Facility with a spinning rod and finesse techniques also has factored frequently into Lucas’ success.

“You always had to have a spinning rod on deck on most of the waters I fished — even on the California Delta,” he says. “Whether it was fishing a drop-shot, split-shot rig, wacky rig, shaky head … I learned a lot of ways to use a spinning rod to catch fish. I had a spinning rod in my hands a lot of the year I fished the FLW Tour as a co-angler, and I did well in those events. I’ve carried those talents to my fishing as a pro. Fishing is tougher today, and finesse plays more into winning tournaments than ever before.”

He regards drop-shotting as his deadliest finesse talent.

“You can literally catch largemouth in 3 to 4 feet of water then catch smallmouth in 50 feet of water on it,” says Lucas, who identifies the Berkley PowerBait MaxScent Hit Worm Magnum for largemouth and MaxScent Flat Worm for smallmouth as his favorite drop-shot baits. “It’s a more versatile technique than people think.”

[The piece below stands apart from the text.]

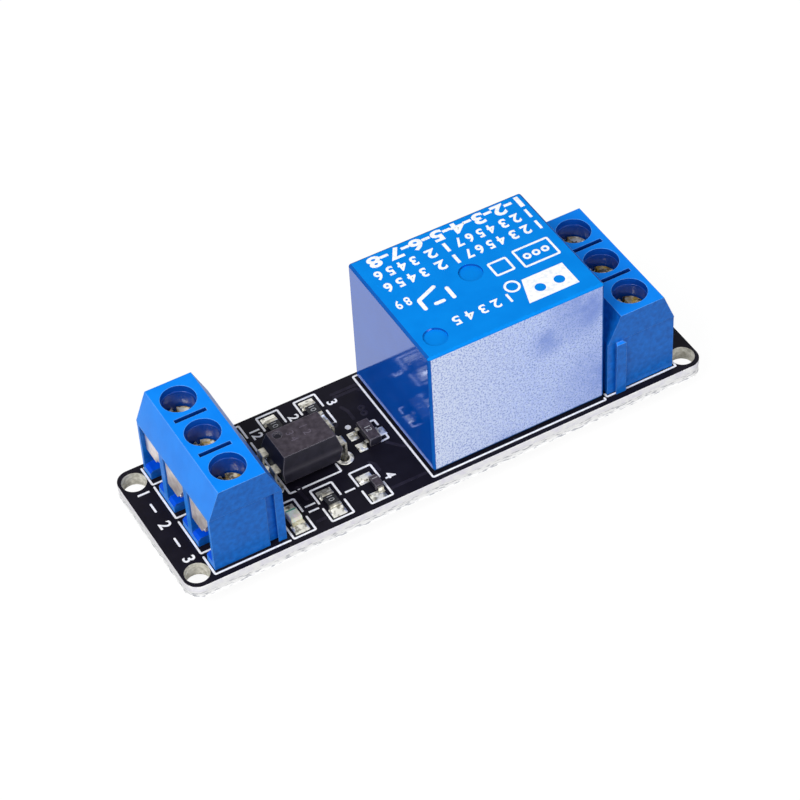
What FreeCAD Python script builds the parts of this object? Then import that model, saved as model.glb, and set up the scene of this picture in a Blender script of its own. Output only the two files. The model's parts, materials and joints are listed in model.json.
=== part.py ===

Justin Lucas has five FLW wins under his belt, including Western fisheries that helped him become an ace with a spinning rod. Photo Courtesy of FLW

Tidal Waves

Highlights of Lucas’s career include two tour-level victories on tidal waters — the Potomac River and the California Delta.

Coincidence can stake no claim on the similarity of those wins. The Sacramento-San Joaquin River Delta, a.k.a. “California Delta,” did more to shape Lucas’ bass fishing education than any other water.

“I grew up on the California Delta and spent most of my time there,” he says. “Growing up on a tidal body of water, you really understand that current is always repositioning fish and that there are feeding windows … and that it’s important to be around key areas during those times.”

Tidal wisdom combines an understanding of tidal timing, moon phase, where fish position themselves to take advantage of feeding opportunity generated by current flow, and more.

“If you haven’t grown up fishing tidal waters, you’ll find the fishing kind of odd because everything is constantly changing,” he explains. “One common theme I’ve seen on all tidal waters is the last two hours of an outgoing tide and the first hour of an incoming tide seem to be consistent feeding times overall. So I try to base my practice when tidal fishing around these three-hour windows.”

Tides create current — high water flowing to low water areas with back and forth repetitiveness.

“If you aren’t near that drawn, sucked-out water, those fish won’t be congregating for you in the areas where you can load up quickly,” he says. “I base my practices on what I know the tide will do in certain key areas. Because I know those fish are constantly repositioning, I feel I have a lot of opportunity to put my bait in front of a fish that hasn’t seen a bait in a while.

“It gives me confidence fishing a tidal water knowing that current is my friend. When unpressured fish are looking for food to come by, they tend to be aggressive.”